Restate verbatim the lines between the one holding "What three.js module" and the one holding "const EDGE_END = ROUNDS + 1;", both included, and no others.

Start of INPUT MATERIAL

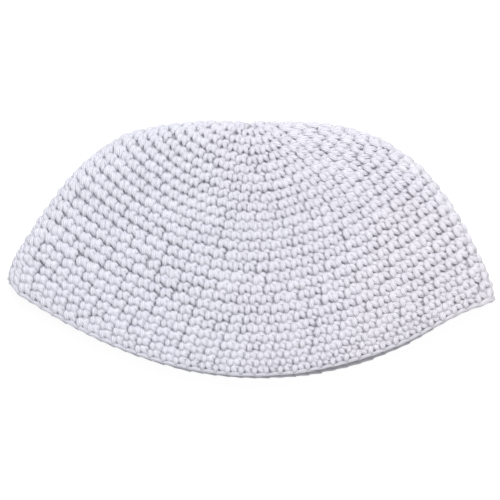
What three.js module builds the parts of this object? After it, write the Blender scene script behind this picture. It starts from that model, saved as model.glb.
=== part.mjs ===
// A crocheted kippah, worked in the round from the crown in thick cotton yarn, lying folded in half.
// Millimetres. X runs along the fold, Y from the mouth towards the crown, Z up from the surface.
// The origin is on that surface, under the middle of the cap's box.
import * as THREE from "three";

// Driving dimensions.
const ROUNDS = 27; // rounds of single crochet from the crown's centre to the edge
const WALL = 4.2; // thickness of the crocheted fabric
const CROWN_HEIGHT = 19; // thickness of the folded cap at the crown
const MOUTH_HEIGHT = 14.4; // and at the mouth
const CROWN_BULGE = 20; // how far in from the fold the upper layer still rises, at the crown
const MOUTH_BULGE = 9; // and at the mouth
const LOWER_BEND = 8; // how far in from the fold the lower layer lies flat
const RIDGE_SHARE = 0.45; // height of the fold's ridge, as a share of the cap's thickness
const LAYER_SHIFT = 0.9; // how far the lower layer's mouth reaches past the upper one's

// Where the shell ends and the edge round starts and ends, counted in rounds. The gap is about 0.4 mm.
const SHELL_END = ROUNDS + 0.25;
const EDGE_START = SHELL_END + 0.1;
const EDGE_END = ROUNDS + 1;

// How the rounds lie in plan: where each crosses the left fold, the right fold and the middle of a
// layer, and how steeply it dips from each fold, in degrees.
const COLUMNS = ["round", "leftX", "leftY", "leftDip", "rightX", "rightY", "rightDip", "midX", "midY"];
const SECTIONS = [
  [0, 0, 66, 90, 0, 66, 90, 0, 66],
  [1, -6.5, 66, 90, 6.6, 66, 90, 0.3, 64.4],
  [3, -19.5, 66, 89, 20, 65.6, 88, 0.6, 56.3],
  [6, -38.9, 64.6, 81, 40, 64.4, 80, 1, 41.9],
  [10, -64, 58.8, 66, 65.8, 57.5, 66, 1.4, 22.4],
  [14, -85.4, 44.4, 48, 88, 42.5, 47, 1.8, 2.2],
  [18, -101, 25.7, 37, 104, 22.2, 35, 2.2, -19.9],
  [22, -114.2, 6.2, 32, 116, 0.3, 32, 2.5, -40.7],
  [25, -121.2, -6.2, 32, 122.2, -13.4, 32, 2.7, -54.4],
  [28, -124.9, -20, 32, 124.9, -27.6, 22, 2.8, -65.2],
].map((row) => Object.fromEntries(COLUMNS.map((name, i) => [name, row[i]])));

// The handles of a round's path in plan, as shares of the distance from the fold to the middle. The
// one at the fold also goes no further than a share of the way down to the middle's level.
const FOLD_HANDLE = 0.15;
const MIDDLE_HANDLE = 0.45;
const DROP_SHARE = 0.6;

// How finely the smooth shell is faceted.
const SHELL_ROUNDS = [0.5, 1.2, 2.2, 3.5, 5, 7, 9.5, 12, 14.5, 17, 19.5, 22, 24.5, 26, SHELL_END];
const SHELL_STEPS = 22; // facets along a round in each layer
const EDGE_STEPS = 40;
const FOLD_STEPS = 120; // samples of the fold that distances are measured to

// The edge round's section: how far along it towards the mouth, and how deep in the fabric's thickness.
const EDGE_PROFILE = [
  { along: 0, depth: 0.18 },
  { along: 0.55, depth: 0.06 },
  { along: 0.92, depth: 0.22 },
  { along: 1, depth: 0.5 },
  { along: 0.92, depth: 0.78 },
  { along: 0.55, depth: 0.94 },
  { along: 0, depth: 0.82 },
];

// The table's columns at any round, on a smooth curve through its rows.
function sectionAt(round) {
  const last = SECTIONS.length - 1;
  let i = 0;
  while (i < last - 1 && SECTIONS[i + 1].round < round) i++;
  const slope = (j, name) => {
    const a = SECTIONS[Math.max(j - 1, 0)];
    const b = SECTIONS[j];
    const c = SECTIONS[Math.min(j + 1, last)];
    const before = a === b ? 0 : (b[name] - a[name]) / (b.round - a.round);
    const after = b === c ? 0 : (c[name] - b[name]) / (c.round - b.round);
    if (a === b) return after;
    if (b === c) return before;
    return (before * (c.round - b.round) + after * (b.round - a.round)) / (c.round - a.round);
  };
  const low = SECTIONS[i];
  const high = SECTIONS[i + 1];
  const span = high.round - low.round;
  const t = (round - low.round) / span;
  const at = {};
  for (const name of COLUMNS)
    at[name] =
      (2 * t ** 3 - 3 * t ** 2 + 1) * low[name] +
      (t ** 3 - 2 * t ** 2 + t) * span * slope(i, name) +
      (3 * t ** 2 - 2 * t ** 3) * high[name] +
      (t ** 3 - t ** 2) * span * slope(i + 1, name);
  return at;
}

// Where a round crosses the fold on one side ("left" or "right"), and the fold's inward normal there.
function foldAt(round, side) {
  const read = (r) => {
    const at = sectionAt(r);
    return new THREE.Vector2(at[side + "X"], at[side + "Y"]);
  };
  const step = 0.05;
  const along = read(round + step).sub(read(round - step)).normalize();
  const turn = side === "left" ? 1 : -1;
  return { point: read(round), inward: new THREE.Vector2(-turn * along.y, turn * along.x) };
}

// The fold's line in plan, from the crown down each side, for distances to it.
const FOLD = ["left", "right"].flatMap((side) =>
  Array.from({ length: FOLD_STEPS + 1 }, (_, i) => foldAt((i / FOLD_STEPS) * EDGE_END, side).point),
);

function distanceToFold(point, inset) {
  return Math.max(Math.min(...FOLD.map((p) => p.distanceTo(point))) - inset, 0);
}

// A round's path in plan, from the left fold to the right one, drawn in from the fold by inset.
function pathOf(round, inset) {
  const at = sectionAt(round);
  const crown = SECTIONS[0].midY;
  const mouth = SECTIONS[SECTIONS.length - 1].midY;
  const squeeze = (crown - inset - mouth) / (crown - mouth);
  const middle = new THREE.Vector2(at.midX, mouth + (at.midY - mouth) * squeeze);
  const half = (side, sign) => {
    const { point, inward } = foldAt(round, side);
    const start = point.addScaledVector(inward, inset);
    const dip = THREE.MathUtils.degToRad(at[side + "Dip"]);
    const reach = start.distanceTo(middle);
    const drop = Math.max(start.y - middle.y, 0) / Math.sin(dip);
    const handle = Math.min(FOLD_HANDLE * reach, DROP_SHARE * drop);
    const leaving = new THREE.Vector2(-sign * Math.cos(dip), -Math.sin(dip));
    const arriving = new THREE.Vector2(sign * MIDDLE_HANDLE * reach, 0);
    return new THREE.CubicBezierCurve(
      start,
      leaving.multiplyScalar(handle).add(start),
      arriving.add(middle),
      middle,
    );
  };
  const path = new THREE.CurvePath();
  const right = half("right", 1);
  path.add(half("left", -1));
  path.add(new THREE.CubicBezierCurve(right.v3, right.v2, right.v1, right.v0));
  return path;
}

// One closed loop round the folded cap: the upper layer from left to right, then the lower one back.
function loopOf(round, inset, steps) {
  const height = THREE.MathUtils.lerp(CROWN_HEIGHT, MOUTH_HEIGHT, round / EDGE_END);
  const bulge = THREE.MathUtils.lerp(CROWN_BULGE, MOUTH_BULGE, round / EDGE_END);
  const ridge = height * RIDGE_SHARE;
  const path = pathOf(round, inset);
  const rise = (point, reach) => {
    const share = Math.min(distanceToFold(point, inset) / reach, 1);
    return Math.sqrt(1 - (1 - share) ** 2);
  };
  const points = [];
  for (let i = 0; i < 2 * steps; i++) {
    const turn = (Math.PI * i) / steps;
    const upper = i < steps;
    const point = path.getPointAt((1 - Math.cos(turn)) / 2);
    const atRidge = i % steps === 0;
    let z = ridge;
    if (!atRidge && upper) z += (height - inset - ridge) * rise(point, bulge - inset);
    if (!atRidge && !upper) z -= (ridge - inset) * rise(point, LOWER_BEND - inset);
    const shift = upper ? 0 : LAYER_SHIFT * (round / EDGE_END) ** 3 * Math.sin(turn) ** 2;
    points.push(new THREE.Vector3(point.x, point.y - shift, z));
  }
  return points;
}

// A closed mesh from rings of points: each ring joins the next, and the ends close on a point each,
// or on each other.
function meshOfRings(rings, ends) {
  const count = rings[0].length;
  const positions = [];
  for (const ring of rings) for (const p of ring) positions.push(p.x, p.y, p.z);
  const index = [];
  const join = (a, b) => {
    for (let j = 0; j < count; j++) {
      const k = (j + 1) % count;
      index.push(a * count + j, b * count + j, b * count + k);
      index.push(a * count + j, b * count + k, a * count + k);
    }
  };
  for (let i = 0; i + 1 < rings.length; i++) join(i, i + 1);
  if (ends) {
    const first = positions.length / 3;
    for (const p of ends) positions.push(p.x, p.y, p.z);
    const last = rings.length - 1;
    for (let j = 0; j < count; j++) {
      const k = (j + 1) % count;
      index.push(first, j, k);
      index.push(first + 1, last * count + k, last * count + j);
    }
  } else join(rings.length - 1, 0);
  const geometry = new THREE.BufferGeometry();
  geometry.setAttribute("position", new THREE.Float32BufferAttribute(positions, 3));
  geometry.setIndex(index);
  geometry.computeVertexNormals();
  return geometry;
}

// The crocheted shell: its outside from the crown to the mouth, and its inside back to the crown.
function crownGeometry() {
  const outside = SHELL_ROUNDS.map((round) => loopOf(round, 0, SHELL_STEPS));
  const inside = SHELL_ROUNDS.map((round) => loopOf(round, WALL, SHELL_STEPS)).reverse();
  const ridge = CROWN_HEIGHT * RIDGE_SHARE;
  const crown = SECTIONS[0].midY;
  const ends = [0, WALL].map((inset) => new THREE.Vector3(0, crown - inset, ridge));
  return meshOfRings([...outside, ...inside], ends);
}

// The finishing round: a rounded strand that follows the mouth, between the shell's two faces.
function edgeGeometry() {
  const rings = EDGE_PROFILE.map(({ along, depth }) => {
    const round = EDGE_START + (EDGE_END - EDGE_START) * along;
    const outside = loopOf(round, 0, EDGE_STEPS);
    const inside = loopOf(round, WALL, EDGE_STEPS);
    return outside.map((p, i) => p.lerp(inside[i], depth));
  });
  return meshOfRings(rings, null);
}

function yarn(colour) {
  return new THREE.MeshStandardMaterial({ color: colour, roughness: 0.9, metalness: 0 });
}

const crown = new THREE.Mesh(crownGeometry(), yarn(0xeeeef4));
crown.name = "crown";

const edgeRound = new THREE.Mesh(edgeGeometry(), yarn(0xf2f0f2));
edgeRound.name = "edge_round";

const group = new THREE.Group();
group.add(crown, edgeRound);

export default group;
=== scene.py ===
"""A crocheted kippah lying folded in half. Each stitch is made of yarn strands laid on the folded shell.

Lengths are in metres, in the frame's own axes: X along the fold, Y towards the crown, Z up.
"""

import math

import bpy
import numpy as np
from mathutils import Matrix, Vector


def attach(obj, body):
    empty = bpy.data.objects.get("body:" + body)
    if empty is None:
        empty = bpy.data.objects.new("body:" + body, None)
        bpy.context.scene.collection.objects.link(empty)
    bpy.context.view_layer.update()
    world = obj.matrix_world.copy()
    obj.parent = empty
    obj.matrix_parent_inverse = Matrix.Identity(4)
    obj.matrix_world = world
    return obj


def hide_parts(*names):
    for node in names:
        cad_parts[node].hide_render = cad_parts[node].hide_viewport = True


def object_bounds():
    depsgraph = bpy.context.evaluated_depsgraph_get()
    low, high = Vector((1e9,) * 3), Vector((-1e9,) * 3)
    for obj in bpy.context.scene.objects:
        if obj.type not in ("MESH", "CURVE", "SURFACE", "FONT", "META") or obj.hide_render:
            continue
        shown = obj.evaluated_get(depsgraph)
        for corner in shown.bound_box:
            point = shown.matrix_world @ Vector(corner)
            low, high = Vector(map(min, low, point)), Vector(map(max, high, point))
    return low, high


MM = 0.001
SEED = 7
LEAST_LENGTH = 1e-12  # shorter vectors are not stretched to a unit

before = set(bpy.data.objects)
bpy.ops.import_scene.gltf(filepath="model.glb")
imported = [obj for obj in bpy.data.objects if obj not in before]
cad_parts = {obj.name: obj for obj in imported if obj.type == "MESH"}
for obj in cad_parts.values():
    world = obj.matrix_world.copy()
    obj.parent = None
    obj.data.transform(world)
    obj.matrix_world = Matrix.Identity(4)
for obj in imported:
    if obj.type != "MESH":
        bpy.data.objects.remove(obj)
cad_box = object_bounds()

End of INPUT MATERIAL
Start of INPUT MATERIAL

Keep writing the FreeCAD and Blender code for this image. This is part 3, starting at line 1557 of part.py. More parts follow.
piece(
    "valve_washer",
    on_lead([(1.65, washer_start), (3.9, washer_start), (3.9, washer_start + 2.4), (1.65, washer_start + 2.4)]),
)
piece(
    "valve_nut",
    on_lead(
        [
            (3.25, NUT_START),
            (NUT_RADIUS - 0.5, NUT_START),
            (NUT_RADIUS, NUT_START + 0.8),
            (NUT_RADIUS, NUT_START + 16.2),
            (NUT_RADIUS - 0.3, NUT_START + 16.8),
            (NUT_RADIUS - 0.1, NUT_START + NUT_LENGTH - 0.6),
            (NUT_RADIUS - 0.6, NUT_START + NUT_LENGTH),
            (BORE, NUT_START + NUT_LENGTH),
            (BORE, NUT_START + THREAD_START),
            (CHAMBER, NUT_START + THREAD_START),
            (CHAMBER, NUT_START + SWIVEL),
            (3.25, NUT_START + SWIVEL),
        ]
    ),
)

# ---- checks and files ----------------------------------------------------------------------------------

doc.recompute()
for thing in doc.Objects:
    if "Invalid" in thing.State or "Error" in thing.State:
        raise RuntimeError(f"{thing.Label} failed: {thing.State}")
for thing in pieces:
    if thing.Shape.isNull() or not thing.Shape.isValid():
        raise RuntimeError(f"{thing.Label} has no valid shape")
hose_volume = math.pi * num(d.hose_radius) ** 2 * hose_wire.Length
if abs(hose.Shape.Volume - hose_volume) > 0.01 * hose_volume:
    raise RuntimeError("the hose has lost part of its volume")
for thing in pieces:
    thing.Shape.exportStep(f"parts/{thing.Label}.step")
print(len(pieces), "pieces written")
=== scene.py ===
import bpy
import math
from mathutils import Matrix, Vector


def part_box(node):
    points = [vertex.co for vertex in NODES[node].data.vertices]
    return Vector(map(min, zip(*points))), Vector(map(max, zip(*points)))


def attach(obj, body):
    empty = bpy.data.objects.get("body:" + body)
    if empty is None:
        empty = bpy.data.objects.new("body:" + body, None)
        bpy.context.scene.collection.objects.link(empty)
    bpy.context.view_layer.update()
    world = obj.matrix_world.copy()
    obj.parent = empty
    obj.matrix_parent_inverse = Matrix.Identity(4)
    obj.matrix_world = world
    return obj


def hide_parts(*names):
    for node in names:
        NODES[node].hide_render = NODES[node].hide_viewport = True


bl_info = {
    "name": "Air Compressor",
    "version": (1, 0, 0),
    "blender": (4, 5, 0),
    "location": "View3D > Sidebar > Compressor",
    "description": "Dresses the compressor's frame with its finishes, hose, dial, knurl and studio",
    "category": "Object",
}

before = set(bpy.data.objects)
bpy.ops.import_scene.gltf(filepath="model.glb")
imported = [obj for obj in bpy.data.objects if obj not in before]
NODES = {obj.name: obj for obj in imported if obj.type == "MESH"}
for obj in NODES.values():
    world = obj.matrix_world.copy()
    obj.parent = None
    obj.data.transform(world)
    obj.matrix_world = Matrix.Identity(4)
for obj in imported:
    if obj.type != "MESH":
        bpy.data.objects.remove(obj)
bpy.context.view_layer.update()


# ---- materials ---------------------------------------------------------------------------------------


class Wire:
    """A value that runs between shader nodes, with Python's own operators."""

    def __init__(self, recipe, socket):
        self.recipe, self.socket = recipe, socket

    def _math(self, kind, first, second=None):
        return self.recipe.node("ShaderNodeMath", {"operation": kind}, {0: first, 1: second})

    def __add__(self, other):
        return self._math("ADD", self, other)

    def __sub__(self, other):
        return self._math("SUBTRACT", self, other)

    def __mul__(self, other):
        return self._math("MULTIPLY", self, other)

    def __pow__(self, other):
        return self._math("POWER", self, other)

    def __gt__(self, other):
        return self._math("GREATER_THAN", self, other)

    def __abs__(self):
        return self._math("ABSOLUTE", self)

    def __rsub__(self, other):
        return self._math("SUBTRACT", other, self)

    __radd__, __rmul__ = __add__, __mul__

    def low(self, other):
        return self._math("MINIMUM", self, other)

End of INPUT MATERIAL

- [RESPONSE]:
What three.js module builds the parts of this object? After it, write the Blender scene script behind this picture. It starts from that model, saved as model.glb.
=== part.mjs ===
// A crocheted kippah, worked in the round from the crown in thick cotton yarn, lying folded in half.
// Millimetres. X runs along the fold, Y from the mouth towards the crown, Z up from the surface.
// The origin is on that surface, under the middle of the cap's box.
import * as THREE from "three";

// Driving dimensions.
const ROUNDS = 27; // rounds of single crochet from the crown's centre to the edge
const WALL = 4.2; // thickness of the crocheted fabric
const CROWN_HEIGHT = 19; // thickness of the folded cap at the crown
const MOUTH_HEIGHT = 14.4; // and at the mouth
const CROWN_BULGE = 20; // how far in from the fold the upper layer still rises, at the crown
const MOUTH_BULGE = 9; // and at the mouth
const LOWER_BEND = 8; // how far in from the fold the lower layer lies flat
const RIDGE_SHARE = 0.45; // height of the fold's ridge, as a share of the cap's thickness
const LAYER_SHIFT = 0.9; // how far the lower layer's mouth reaches past the upper one's

// Where the shell ends and the edge round starts and ends, counted in rounds. The gap is about 0.4 mm.
const SHELL_END = ROUNDS + 0.25;
const EDGE_START = SHELL_END + 0.1;
const EDGE_END = ROUNDS + 1;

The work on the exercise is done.